Can You Keep A Secret?

The juvenile justice system is flawed. It is not only flawed, it is seriously flawed. Rather than serving as a deterrent to a youth’s future run-ins with the law and adult incarceration, the juvenile justice system often serves as a training ground for youth offenders.

In my previous blog for the Los Angeles County Education Foundation (LACEF), “Probation Youth: Not Your Problem?” I highlighted the need for providing such young people with opportunities for change once they are released, e.g. school credits, job certification, transitional support, and psychological and health support. Failing to provide these support services will only lead to recidivism and their graduation to adult incarceration. African Americans and Latinos represent an overwhelming segment of the juvenile justice system. The following provides greater insight into the disturbing statistics of our nation’s broken juvenile justice system. According to California’s Legislative Analyst’s Office:

  • In 2005, males accounted for about 74 percent of all juvenile arrests in California. Males accounted for more than 80 percent of all juvenile felony arrests.
  • Most juveniles arrested in 2005 were age 15 through 17. Only 2 percent of juvenile arrests were in the 10 and 11 age group.
  • Black and Hispanic juveniles represented about one-half of California’s juvenile population age 10 through 17 in 2005, but they accounted for almost two-thirds of juvenile arrests.

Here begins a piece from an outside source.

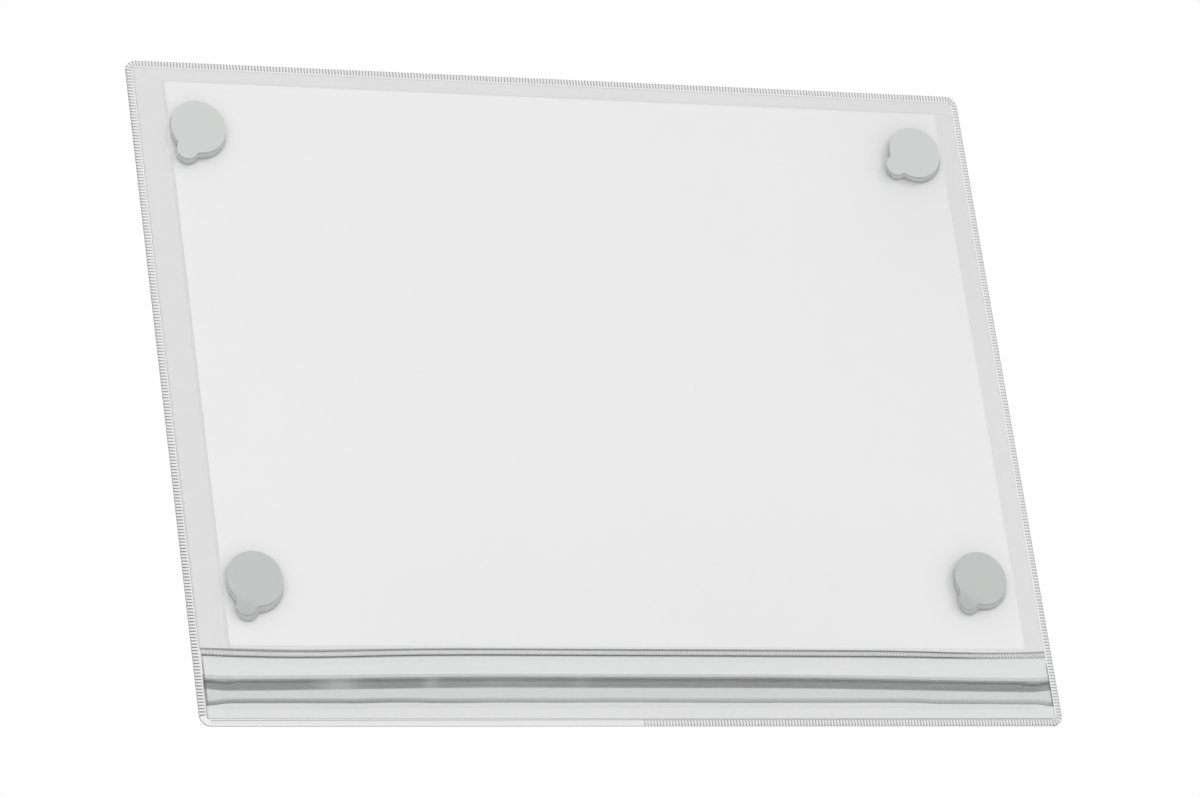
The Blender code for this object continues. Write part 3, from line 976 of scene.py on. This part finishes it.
def closure_flap():
    half = flap_high[0]

    def rows_at(x):
        up = SEAM_UP - hem_sag(x, False)
        low = SEAM_LOW - hem_sag(x, True)
        rib = RIB_Z - band_sag(x) + 0.7 * MM * (1 - side_rise(x))
        lip = max(LIP_Z - lip_sag(x) + 0.4 * MM * (1 - side_rise(x)), flap_low[2] - 0.5 * MM)
        wide = seam_width(x)
        column = [up + wide, up + wide * 0.5, up, up - wide * 0.5, up - wide]
        column.append((up + low) / 2)
        column += [low + 0.3 * MM, low + 0.15 * MM, low, low - 0.15 * MM, low - 0.3 * MM]
        column += spaced(low - 1.0 * MM, rib + 1.3 * MM, 7)
        column += [rib + 0.95 * MM, rib + 0.75 * MM, rib + 0.4 * MM, rib]
        column += [rib - 0.35 * MM, rib - 0.6 * MM, rib - 0.7 * MM]
        column += spaced(rib - 1.3 * MM, lip + 2.1 * MM, 5)
        column += [lip + 1.5 * MM, lip + 0.9 * MM, lip + 0.3 * MM, lip]
        return column

    upper_seam = range(0, 5)
    lower_seam = range(6, 11)
    rib_rows = range(18, 25)
    ridge = {1: 0.8, 2: 1.0, 3: 0.8, 7: 0.8, 8: 1.0, 9: 0.8}
    rib_depth = {19: 0.12, 20: 0.5, 21: 0.68, 22: 0.62, 23: 0.2}
    lip_shade = {30: 0.18, 31: 0.34, 32: 0.39, 33: 0.42}

    def outer_at(x, z, row):
        return flap_base(x, z) + FILM + 0.14 * MM * ridge.get(row, 0.0)

    def inner_at(x, z, row):
        level = flap_base(x, z)
        run = smooth_step((0.1565 - abs(x)) / (14 * MM))
        return level - (level - flap_low[1]) * rib_depth.get(row, 0.0) * run

    # Painted shade: dark lines along the hem's seams, which are partly the sealed seams themselves; the zip's
    # band along the rib; a dark fringe at the curling lip's lower edge, stronger on the left; and a line
    # where the ends are drawn down to the welds.
    def shade_at(x, z, row, outside):
        ends = 0.75 * smooth_step(1 - (half - abs(x)) / (0.45 * MM))
        ends *= smooth_step((-98 * MM - z) / (4 * MM))
        broad = 0.3 * MM / seam_width(x)
        fade = 1 - 0.65 * smooth_step((-x - 0.115) / 0.03)
        if row in upper_seam:
            return max((0.58 * broad ** 0.5 if row in ridge else 0.15) * fade, ends)
        if row in lower_seam:
            return max((0.86 if row in ridge else 0.2) * fade, ends)
        if row in rib_rows:
            return max((0.06 if row < 21 else 0.52) * (0.4 + 0.6 * pressed(x)), ends)
        return max(lip_shade.get(row, 0.0) * (1 + 0.4 * smooth_step((x - 0.04) / 0.06)), ends)

    piece = film_shell(
        "zip_flap", pinched_stations(half, 12, 150), rows_at, outer_at, inner_at, shade_at, closure_film
    )
    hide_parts("closure_flap")
    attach(piece, "flap")
    return piece


flap = closure_flap()
print("flap:", len(flap.data.polygons), "faces")


# %% Ribs of the hem
def hem_middle(x):
    z = (SEAM_UP - hem_sag(x, False) + SEAM_LOW - hem_sag(x, True)) / 2
    return (x, flap_base(x, z) + FILM, z)


def hem_rib_shade(point):
    """Painted shade on the hem's ribs: clear on the right, and hardly any on the left."""
    return 0.22 * smooth_step((0.030 - point.x) / 0.04)


hem_ribs = grow_ribs(
    "hem_ribs", [hem_middle(x) for x in spaced(-0.1570, 0.1570, 160)], False,
    1.17 * MM, 2.0 * MM, 0.55 * MM, 0.06 * MM, rib_film, hem_rib_shade,
)
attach(hem_ribs, "flap")
print("hem ribs:", len(hem_ribs.data.polygons), "faces")

# %% [markdown]
# ## Adhesive pads
# Each pad is a stack of die-cut layers: an adhesive, the foam, another adhesive and a satin release
# liner, all but the adhesives with a finger tab. The foam is soft, so its rims are rounded, its wall
# bulges a little and the stack has crept sideways under its own grip: the foot of the foam stands
# off from its face by a millimetre or so. Rings that follow the outline make the layers.

# %% Pad outline
PAD_RADIUS = 10 * MM
TAB_RADIUS = 3.8 * MM
TAB_CENTRE = 10.0 * MM
# Name, turn of the tab in degrees, lean of the stack and droop of the tab in millimetres.
PADS = [
    ("top_left", 30, (-1.1, -0.7), 0.05),
    ("top_right", 57, (-1.7, -0.4), 0.1),
    ("bottom_left", 23, (-1.1, -1.3), 0.9),
    ("bottom_right", 36, (-1.4, -0.8), 0.6),
]


def pad_outline(with_tab):
    """The die-cut outline as (across, along) points, its tab towards +along."""
    if not with_tab:
        turns = spaced(0, 2 * math.pi, 97)[:-1]
        return [(PAD_RADIUS * math.sin(turn), PAD_RADIUS * math.cos(turn)) for turn in turns]
    half_angle = math.asin(TAB_RADIUS / PAD_RADIUS)
    turns = spaced(half_angle, 2 * math.pi - half_angle, 84)
    points = [(PAD_RADIUS * math.sin(turn), PAD_RADIUS * math.cos(turn)) for turn in turns]
    for turn in spaced(-math.pi / 2, math.pi / 2, 20):
        points.append((TAB_RADIUS * math.sin(turn), TAB_CENTRE + TAB_RADIUS * math.cos(turn)))
    trios = [(points[i - 1], points[i], points[(i + 1) % len(points)]) for i in range(len(points))]
    return [tuple((p[k] + 2 * q[k] + r[k]) / 4 for k in (0, 1)) for p, q, r in trios]


def inset_points(points, inset):
    """The outline moved in by inset along its own normals."""
    result = []
    for index, (a, b) in enumerate(points):
        before = points[index - 1]
        after = points[(index + 1) % len(points)]
        run = Vector((after[0] - before[0], after[1] - before[1])).normalized()
        result.append((a + run.y * inset, b - run.x * inset))
    return result


print("points in a pad's outline:", len(pad_outline(True)), "and", len(pad_outline(False)))


# %% Pads
def pad_layers(name, tab_turn, lean, bend):
    """The foam, the glue under it and the liner of one pad. The wall adhesive is the CAD's own."""
    low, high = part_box(f"wall_adhesive_{name}")
    centre_x = (low[0] + high[0]) / 2
    centre_z = (low[2] + high[2]) / 2
    turn = math.radians(tab_turn)
    along = (math.sin(turn), -math.cos(turn))
    across = (-along[1], along[0])
    foam_low, foam_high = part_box(f"foam_pad_{name}")

    def place(point, y, share=0.0, droop=1.0):
        """A point of the outline at the level y, with share of the lean and of the tab's droop."""
        a, b = point
        bent = bend * MM * droop * smooth_step((b - 8.2 * MM) / (5.3 * MM))
        x = centre_x + across[0] * a + along[0] * b + lean[0] * MM * share
        z = centre_z + across[1] * a + along[1] * b + lean[1] * MM * share
        return (x, y - bent, z)

    def scaled(points, factor):
        return [(a * factor, b * factor) for a, b in points]

    tabbed = pad_outline(True)
    disc = pad_outline(False)
    foot_low, foot_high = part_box(f"pocket_adhesive_{name}")
    bottom, top = foam_low[1], foam_high[1]
    span = top - bottom
    rings = []
    for factor in (0.15, 0.5, 0.8, 0.96):
        rings.append([place(point, bottom, 1.0, 0.0) for point in scaled(tabbed, factor)])
    # Painted shade on the foam: darker at its foot and in a line just under the liner, as the last value of
    # each ring says.
    shades = [0.4] * len(rings)
    for inset, height, dark in (
        (0.1, 0.03, 0.4), (0.02, 0.12, 0.32), (-0.06, 0.35, 0.12), (-0.06, 0.6, 0.0),
        (0.0, 0.85, 0.02), (0.08, 0.95, 0.3), (0.22, 1.0, 0.4),
    ):
        y = bottom + span * height
        share = 1 - height
        shades.append(dark)
        rings.append([place(point, y, share, height) for point in inset_points(tabbed, inset * MM)])
    for factor in (0.9, 0.75, 0.6, 0.4, 0.2):
        rings.append([place(point, top, 0.0, 1.0) for point in scaled(tabbed, factor)])
    pad = stacked_rings(f"pad_foam_{name}", rings, foam, shades + [0.4] * 5)
    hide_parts(f"foam_pad_{name}")
    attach(pad, "pocket")

    glue_rings = []
    skin = foot_low[1] - 0.07 * MM
    for inset, y in ((2.0, skin), (1.54, skin), (1.5, (skin + foot_high[1]) / 2), (1.54, foot_high[1])):
        glue_rings.append([place(point, y, 1.0, 0.0) for point in inset_points(disc, inset * MM)])
    glue = stacked_rings(f"pad_glue_{name}", glue_rings, pale_adhesive)
    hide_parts(f"pocket_adhesive_{name}")
    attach(glue, "pocket")

    liner_low, liner_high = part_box(f"release_liner_{name}")
    under, over = liner_low[1], liner_high[1]
    liner_rings = []
    for factor in (0.2, 0.4, 0.6, 0.75, 0.9, 0.985):
        liner_rings.append([place(point, under, 0.0, 1.0) for point in scaled(tabbed, factor)])
    for inset, height in ((0.03, 0.15), (0.0, 0.5), (0.03, 0.85)):
        y = under + (over - under) * height
        liner_rings.append([place(point, y, 0.0, 1.0) for point in inset_points(tabbed, inset * MM)])
    for factor in (0.985, 0.9, 0.75, 0.6, 0.4, 0.2):
        liner_rings.append([place(point, over, 0.0, 1.0) for point in scaled(tabbed, factor)])
    liner = stacked_rings(f"pad_liner_{name}", liner_rings, liner_paper if "top" in name else shaded_lower_liner)
    # The lower pads' tabs darken towards their tips: painted shade.
    tab_shade = 0.0 if "top" in name else 0.16
    shade = liner.data.attributes["shade"].data
    for point in liner.data.vertices:
        reach = (point.co.x - centre_x) * along[0] + (point.co.z - centre_z) * along[1]
        shade[point.index].value = tab_shade * smooth_step((reach - 7 * MM) / (4 * MM))
    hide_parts(f"release_liner_{name}")
    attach(liner, f"liner_{name}")
    return pad, glue, liner


for pad_name, tab_turn, lean, bend in PADS:
    made = pad_layers(pad_name, tab_turn, lean, bend)
    print("pad", pad_name, [len(piece.data.polygons) for piece in made])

Prior to any encounter with law enforcement, African-American and Latino youth within urban communities have limited resources and access to opportunities for summer jobs or extra-curricular activities. It stands to reason and statistics support that those already limited resources and opportunities become infinitesimal post incarceration.

How serious is it? According to the most recent nationwide study, “How Crimes Committed by Juveniles Affect Communities,” and  by the National Criminal Justice Reference Service, in 2008, juveniles accounted for 47 percent of all arson arrests and 38 percent of all vandalism arrests. In the same year, juveniles accounted for 27 percent of robbery and burglary arrests, 26 percent of larceny arrests, and 25 percent of motor vehicle theft arrests.  Also in 2008, juveniles accounted for 16 percent of all violent crime arrests, and for 22 percent of all weapons-related arrests.

So the questions are—What are we doing to stem this tide? What can we do as a society to invest our tax dollars in the positive future of these youths versus investing our tax dollars in the building of more group homes, juvenile halls, and probation camps? Will we become concerned when it comes knocking at our door in the form of a broken in car, stolen purse, or illegal drug activity in our neighborhood?

Our nation’s youth, especially in California, need our voices, our advocacy, and our efforts. We have the power to stem the tide of juvenile incarceration. So I ask again—Should you keep this secret? I hope not. Let’s find ways to invest and believe in our youth, and champion alternatives for reform of the juvenile justice system.